Clinton became a kind of Dwight D. Eisenhower figure during his first term. Like Ike, he legitimized his predecessors' agenda. Eisenhower kept the New Deal in place. He became the first president to enforce racial integration after the Democrats put civil rights on the agenda in 1948. Eisenhower legitimized Harry S. Truman's foreign policy of anti-commu- nist containment, turning the Cold War into a bipartisan consensus.

What are Clinton's most significant achievements to date? One is deficit reduction. To accomplish that, Democrats had to vote for a tax hike in 1993, which they paid dearly for in 1994. This year, Democrats had to be dragged kicking and screaming into a balanced-budget deal.

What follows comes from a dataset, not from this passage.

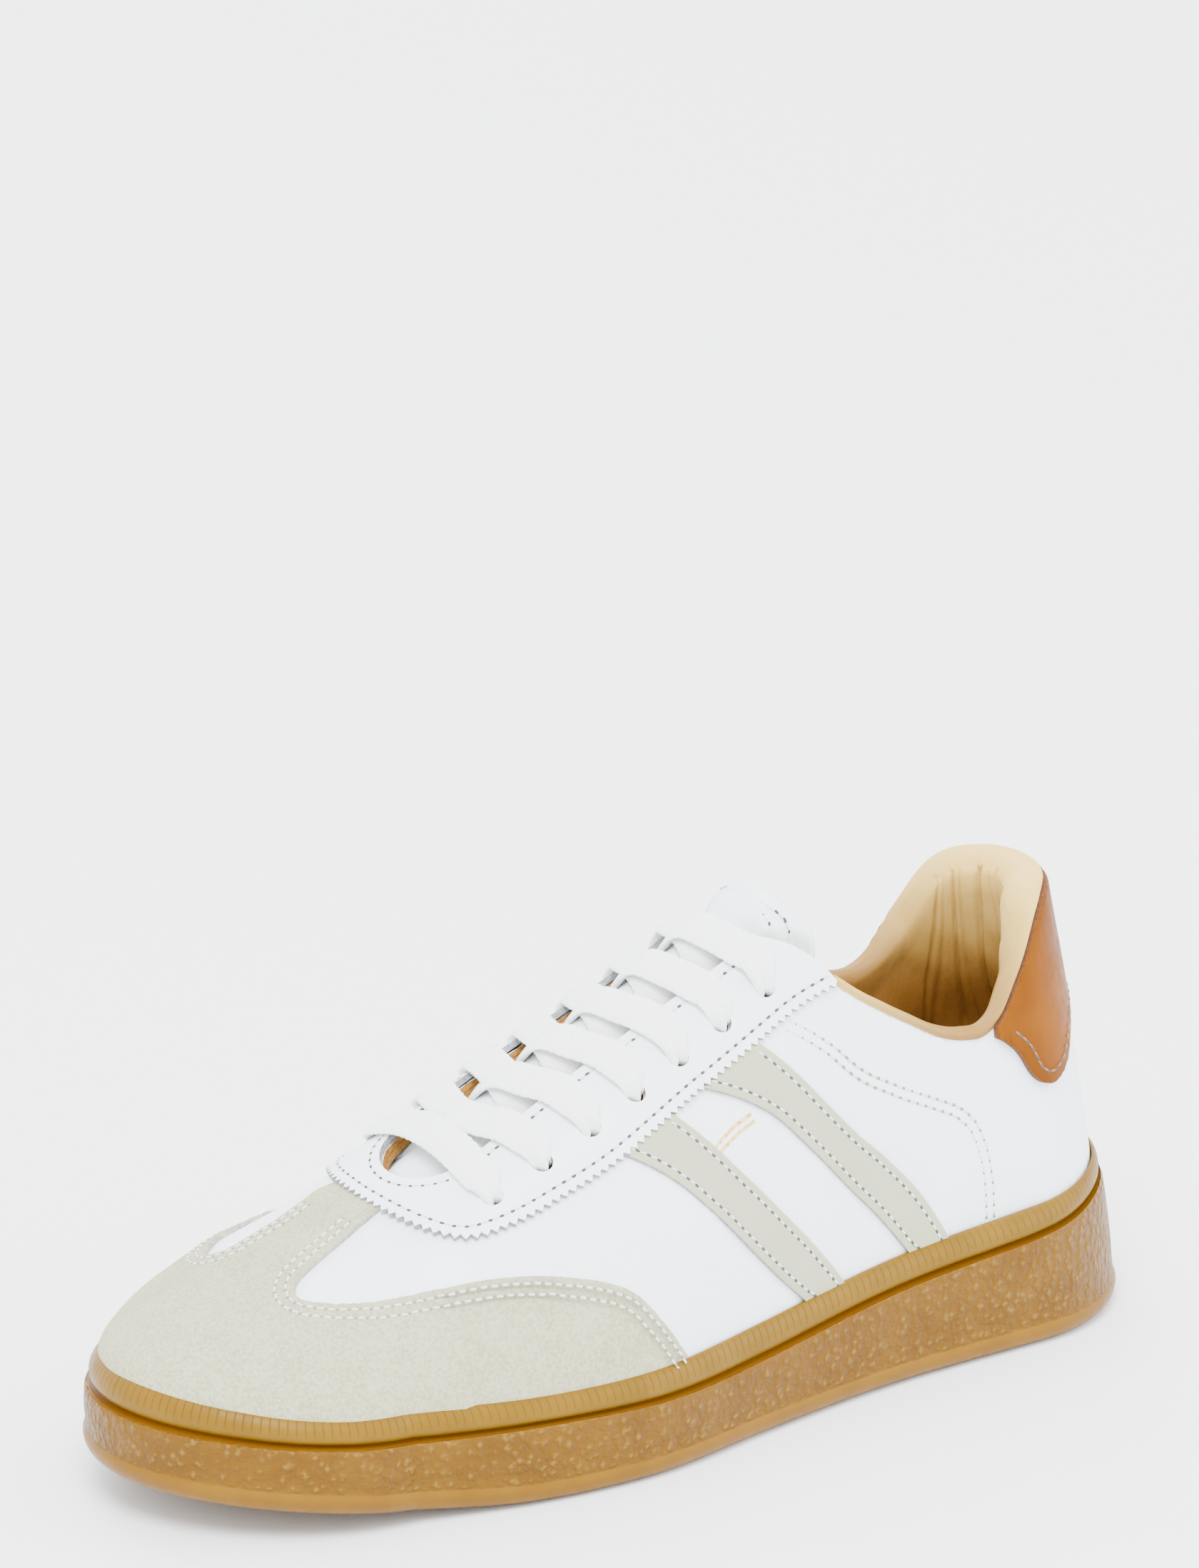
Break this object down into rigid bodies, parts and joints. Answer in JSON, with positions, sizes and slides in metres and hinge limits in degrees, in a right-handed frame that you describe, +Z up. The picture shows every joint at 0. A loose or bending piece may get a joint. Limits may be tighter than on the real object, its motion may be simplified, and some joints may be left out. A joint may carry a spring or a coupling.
{
  "type": "low court shoe",
  "caption": "Low lace-up court shoe with a leather upper, suede toe cap, padded collar, hinged tongue and gum rubber cup sole.",
  "frame": {"origin": "centre of the bounding box at the bottom of the sole", "axes": "+X towards the heel (toe at -X), -Y the outer side of the left foot, +Z up; millimetre model at real size"},
  "size_m": [0.2758, 0.1034, 0.1159],
  "materials": {
    "white_leather": "smooth corrected-grain white leather, soft sheen",
    "suede": "light greige suede with a short brushed nap",
    "stripe_leather": "smooth cream leather with dark cut edges",
    "backing": "tan split-leather reinforcement, matt",
    "tan_leather": "glossy tan vegetable-tanned leather with a raw edge",
    "lining": "beige glove leather, fine grain and soft wrinkles",
    "lining_brown": "tan lining leather, matt",
    "foam": "open-cell padding foam, hidden",
    "stiffener": "thermoformed stiffener sheet, hidden",
    "gum_rubber": "translucent gum rubber: ribbed rand, dark groove, pebbled wall",
    "board": "cellulose insole board, hidden",
    "lace": "flat woven white cotton",
    "aglet": "clear-white lace tip"
  },
  "bodies": {
    "shoe": {"cupsole": "gum_rubber", "midsole_foam": "foam", "insole_board": "board", "sockliner": "lining_brown", "quarter_lateral": "white_leather", "quarter_medial": "white_leather", "vamp_lining_lateral": "lining", "vamp_lining_medial": "lining", "stripe_rear_lateral": "stripe_leather", "stripe_rear_medial": "stripe_leather", "stripe_front_lateral": "stripe_leather", "stripe_front_medial": "stripe_leather", "toe_cap": "suede", "toe_puff": "stiffener", "eyestay": "white_leather", "eyestay_backing": "backing", "quarter_lining": "lining_brown", "heel_counter": "stiffener", "collar_foam": "foam", "collar_lining": "lining", "heel_tab": "tan_leather", "shoelace": "lace", "aglet_lateral": "aglet", "aglet_medial": "aglet"},
    "tongue": {"tongue_shell": "white_leather", "tongue_foam": "foam", "tongue_lining": "lining"}
  },
  "joints": [
    {"name": "tongue_fold", "type": "hinge", "parent": "shoe", "child": "tongue", "pos_m": [-0.0649, 0.0003, 0.058], "axis": [0, 1, 0], "range_deg": [0, 12]}
  ]
}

Clinton also achieved breakthroughs in free trade. The North America Free Trade Agreement, for example. But most Democrats in Congress opposed NAFTA. It passed because the GOP supported it.

Welfare reform is probably Clinton's most significant accomplishment. When it came up for a vote in Congress last summer, welfare reform split Democrats down the middle. Once again, Republicans gave Clinton victory.

Deficit reduction, free trade and welfare reform--nothing particularly Democratic about that record. They are GOP priorities, which Clinton has ably implemented and legitimized. Just as Eisenhower legitimized Democratic policies on spending, civil rights and containment.

While Clinton's big agenda may look suspiciously Republican, Democrats need not fear. The president has a small agenda for them. Things like: a minimum-wage hike, the Brady bill, anti-smoking measures, the assault-weapons ban, the family-leave act, more police on the street, education tax breaks and curbs on TV violence. What does it all add up to? "Safety first."

Under Franklin D. Roosevelt, Truman and John F. Kennedy, the Democratic Party cultivated a tradition of "great enterprises for great purposes, at home and abroad." The New Deal, the Marshall Plan, the New Frontier, the Great Society, the War on Poverty were all bold, large-scale and risky ventures. That tradition is dead. For Democrats, the era of big government has yielded to the era of the safety net.